_Given request_:
Take the lines from the one bearing "const tree = new THREE.Group();" to the one bearing "in the frame", inclusive, and reproduce them exactly; include no other line.

_Raw data_:
__________

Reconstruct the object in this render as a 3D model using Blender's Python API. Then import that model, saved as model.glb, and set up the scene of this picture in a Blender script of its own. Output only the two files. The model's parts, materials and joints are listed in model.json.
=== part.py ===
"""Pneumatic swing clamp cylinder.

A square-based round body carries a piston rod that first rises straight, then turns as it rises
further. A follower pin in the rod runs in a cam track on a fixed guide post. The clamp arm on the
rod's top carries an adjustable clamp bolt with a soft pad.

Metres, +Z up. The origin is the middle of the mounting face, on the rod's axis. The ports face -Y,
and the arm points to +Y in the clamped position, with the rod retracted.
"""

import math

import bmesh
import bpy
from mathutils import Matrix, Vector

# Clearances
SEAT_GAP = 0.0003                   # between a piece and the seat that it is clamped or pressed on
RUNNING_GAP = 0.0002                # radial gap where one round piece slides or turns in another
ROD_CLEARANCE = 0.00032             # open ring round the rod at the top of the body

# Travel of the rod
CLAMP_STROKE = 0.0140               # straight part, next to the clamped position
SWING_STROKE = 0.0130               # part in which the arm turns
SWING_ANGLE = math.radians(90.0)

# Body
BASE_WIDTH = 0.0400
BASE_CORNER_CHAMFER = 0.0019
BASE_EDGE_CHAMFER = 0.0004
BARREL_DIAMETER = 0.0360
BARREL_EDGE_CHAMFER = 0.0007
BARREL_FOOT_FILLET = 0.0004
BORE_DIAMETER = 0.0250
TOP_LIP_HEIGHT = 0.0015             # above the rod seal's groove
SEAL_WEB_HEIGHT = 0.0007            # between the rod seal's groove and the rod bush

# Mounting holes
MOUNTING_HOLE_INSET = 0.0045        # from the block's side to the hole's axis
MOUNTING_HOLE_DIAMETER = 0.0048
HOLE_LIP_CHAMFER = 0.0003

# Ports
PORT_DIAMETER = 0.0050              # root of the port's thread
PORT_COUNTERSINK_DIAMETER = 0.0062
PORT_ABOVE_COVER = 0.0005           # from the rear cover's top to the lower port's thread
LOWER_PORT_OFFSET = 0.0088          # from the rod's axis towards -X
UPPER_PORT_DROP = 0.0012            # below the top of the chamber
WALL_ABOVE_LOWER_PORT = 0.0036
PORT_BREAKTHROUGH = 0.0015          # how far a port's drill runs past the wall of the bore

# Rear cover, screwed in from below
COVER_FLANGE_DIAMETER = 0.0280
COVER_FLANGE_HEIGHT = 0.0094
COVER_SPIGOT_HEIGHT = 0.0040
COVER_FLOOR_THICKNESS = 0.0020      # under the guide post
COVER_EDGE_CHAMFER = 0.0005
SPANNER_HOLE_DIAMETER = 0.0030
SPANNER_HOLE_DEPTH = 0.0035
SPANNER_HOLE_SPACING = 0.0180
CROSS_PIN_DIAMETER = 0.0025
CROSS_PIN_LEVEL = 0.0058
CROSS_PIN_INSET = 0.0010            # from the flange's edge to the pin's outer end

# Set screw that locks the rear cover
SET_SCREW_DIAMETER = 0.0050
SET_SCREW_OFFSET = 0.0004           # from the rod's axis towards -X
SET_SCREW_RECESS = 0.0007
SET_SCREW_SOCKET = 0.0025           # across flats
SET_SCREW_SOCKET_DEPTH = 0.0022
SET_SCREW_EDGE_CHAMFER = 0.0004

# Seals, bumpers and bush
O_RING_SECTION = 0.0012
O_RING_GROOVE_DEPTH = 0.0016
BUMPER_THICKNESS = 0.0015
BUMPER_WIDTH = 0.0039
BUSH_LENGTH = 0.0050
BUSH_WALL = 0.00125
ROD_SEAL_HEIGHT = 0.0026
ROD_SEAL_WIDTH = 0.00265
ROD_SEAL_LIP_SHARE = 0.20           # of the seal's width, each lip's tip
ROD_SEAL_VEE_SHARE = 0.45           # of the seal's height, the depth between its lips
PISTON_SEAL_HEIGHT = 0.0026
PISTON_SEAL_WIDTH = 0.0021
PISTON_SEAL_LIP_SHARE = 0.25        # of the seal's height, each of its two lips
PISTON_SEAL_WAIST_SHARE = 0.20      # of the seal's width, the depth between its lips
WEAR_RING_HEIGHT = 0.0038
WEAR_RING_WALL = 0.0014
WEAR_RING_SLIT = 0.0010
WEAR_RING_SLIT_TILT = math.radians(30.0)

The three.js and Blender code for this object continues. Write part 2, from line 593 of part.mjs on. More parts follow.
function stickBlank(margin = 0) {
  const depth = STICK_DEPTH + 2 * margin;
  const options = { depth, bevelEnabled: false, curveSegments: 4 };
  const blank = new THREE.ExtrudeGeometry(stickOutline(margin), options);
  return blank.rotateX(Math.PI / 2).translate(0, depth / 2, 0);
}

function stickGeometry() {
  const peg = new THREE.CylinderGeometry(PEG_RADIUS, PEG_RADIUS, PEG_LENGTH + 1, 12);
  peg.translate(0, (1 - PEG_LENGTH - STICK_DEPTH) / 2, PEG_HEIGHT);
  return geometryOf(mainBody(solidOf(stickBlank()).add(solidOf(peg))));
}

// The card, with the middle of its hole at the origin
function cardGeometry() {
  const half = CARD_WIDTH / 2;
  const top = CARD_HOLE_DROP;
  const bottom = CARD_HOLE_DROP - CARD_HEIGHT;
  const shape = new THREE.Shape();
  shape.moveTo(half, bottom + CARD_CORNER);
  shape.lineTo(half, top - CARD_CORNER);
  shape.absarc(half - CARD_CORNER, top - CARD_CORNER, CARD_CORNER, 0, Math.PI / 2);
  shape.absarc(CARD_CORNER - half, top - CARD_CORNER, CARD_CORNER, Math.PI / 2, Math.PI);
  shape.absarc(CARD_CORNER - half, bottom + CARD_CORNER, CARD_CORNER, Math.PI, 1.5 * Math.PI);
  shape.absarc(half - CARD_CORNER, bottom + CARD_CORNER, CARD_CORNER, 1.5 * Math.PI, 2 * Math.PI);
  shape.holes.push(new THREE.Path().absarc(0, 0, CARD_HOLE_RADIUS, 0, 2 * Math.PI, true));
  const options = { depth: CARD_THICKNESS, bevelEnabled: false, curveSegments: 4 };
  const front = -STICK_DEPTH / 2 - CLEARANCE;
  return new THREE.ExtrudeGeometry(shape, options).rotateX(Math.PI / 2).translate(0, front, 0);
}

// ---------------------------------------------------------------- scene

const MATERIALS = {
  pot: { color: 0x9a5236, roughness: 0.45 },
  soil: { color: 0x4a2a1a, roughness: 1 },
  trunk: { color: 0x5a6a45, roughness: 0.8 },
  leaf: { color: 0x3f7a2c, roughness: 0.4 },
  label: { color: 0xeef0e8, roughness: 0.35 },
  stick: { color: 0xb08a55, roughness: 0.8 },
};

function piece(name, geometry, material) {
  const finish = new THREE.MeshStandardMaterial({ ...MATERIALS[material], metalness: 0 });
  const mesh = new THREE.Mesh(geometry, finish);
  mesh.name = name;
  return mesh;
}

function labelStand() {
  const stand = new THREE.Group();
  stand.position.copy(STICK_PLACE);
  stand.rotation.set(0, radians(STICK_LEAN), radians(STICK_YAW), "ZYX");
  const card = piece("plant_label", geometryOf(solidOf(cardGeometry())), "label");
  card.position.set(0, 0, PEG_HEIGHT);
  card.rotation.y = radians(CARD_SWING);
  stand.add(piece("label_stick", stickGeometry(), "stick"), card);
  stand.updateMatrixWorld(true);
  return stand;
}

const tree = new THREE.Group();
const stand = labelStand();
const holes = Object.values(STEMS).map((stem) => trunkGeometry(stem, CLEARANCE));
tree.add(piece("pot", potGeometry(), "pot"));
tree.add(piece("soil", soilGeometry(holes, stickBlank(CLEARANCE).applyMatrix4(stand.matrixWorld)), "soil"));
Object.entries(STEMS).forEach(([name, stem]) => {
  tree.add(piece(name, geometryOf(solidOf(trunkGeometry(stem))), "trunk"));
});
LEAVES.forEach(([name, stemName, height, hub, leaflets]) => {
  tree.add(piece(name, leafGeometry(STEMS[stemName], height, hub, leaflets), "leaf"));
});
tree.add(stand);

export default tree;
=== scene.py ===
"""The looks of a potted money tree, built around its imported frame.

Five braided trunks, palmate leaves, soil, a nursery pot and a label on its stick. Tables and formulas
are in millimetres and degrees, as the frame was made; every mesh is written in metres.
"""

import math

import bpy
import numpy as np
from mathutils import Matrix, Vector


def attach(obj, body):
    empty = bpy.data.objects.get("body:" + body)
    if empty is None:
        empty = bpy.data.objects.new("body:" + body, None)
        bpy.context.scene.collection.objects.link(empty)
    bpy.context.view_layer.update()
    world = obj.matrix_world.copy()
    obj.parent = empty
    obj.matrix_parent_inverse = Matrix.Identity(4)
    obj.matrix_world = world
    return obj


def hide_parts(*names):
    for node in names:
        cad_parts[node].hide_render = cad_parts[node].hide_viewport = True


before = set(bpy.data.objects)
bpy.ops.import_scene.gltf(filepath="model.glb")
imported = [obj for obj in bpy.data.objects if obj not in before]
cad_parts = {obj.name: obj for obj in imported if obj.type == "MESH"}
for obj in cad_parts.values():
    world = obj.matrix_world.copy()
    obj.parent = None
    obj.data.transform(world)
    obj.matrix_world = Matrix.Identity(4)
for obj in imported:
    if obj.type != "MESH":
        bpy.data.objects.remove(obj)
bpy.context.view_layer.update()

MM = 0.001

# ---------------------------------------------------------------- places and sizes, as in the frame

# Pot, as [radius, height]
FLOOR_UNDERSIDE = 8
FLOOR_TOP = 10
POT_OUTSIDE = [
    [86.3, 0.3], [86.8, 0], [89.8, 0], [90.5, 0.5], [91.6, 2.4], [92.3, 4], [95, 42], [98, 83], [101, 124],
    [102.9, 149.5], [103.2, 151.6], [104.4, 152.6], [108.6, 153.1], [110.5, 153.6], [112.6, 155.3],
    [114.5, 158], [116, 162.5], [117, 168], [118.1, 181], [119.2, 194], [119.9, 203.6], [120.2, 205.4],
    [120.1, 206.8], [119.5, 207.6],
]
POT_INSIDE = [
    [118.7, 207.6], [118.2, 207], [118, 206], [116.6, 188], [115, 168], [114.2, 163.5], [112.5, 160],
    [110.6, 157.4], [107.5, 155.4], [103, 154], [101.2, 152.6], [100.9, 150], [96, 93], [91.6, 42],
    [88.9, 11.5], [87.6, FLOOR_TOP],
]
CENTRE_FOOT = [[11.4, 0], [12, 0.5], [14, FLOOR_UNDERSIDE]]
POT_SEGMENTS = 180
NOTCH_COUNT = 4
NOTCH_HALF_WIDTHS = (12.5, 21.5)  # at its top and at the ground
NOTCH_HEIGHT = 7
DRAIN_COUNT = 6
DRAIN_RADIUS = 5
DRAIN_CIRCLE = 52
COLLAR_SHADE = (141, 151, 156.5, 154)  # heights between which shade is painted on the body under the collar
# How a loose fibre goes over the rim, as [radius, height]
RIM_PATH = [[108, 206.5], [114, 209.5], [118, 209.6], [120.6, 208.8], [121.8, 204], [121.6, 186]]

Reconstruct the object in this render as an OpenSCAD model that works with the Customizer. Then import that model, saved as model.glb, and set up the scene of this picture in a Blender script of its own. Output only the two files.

__________

_Solution for this problem_:
const tree = new THREE.Group();
const stand = labelStand();
const holes = Object.values(STEMS).map((stem) => trunkGeometry(stem, CLEARANCE));
tree.add(piece("pot", potGeometry(), "pot"));
tree.add(piece("soil", soilGeometry(holes, stickBlank(CLEARANCE).applyMatrix4(stand.matrixWorld)), "soil"));
Object.entries(STEMS).forEach(([name, stem]) => {
  tree.add(piece(name, geometryOf(solidOf(trunkGeometry(stem))), "trunk"));
});
LEAVES.forEach(([name, stemName, height, hub, leaflets]) => {
  tree.add(piece(name, leafGeometry(STEMS[stemName], height, hub, leaflets), "leaf"));
});
tree.add(stand);

export default tree;
=== scene.py ===
"""The looks of a potted money tree, built around its imported frame.

Five braided trunks, palmate leaves, soil, a nursery pot and a label on its stick. Tables and formulas
are in millimetres and degrees, as the frame was made; every mesh is written in metres.
"""

import math

import bpy
import numpy as np
from mathutils import Matrix, Vector


def attach(obj, body):
    empty = bpy.data.objects.get("body:" + body)
    if empty is None:
        empty = bpy.data.objects.new("body:" + body, None)
        bpy.context.scene.collection.objects.link(empty)
    bpy.context.view_layer.update()
    world = obj.matrix_world.copy()
    obj.parent = empty
    obj.matrix_parent_inverse = Matrix.Identity(4)
    obj.matrix_world = world
    return obj


def hide_parts(*names):
    for node in names:
        cad_parts[node].hide_render = cad_parts[node].hide_viewport = True


before = set(bpy.data.objects)
bpy.ops.import_scene.gltf(filepath="model.glb")
imported = [obj for obj in bpy.data.objects if obj not in before]
cad_parts = {obj.name: obj for obj in imported if obj.type == "MESH"}
for obj in cad_parts.values():
    world = obj.matrix_world.copy()
    obj.parent = None
    obj.data.transform(world)
    obj.matrix_world = Matrix.Identity(4)
for obj in imported:
    if obj.type != "MESH":
        bpy.data.objects.remove(obj)
bpy.context.view_layer.update()

MM = 0.001

# ---------------------------------------------------------------- places and sizes, as in the frame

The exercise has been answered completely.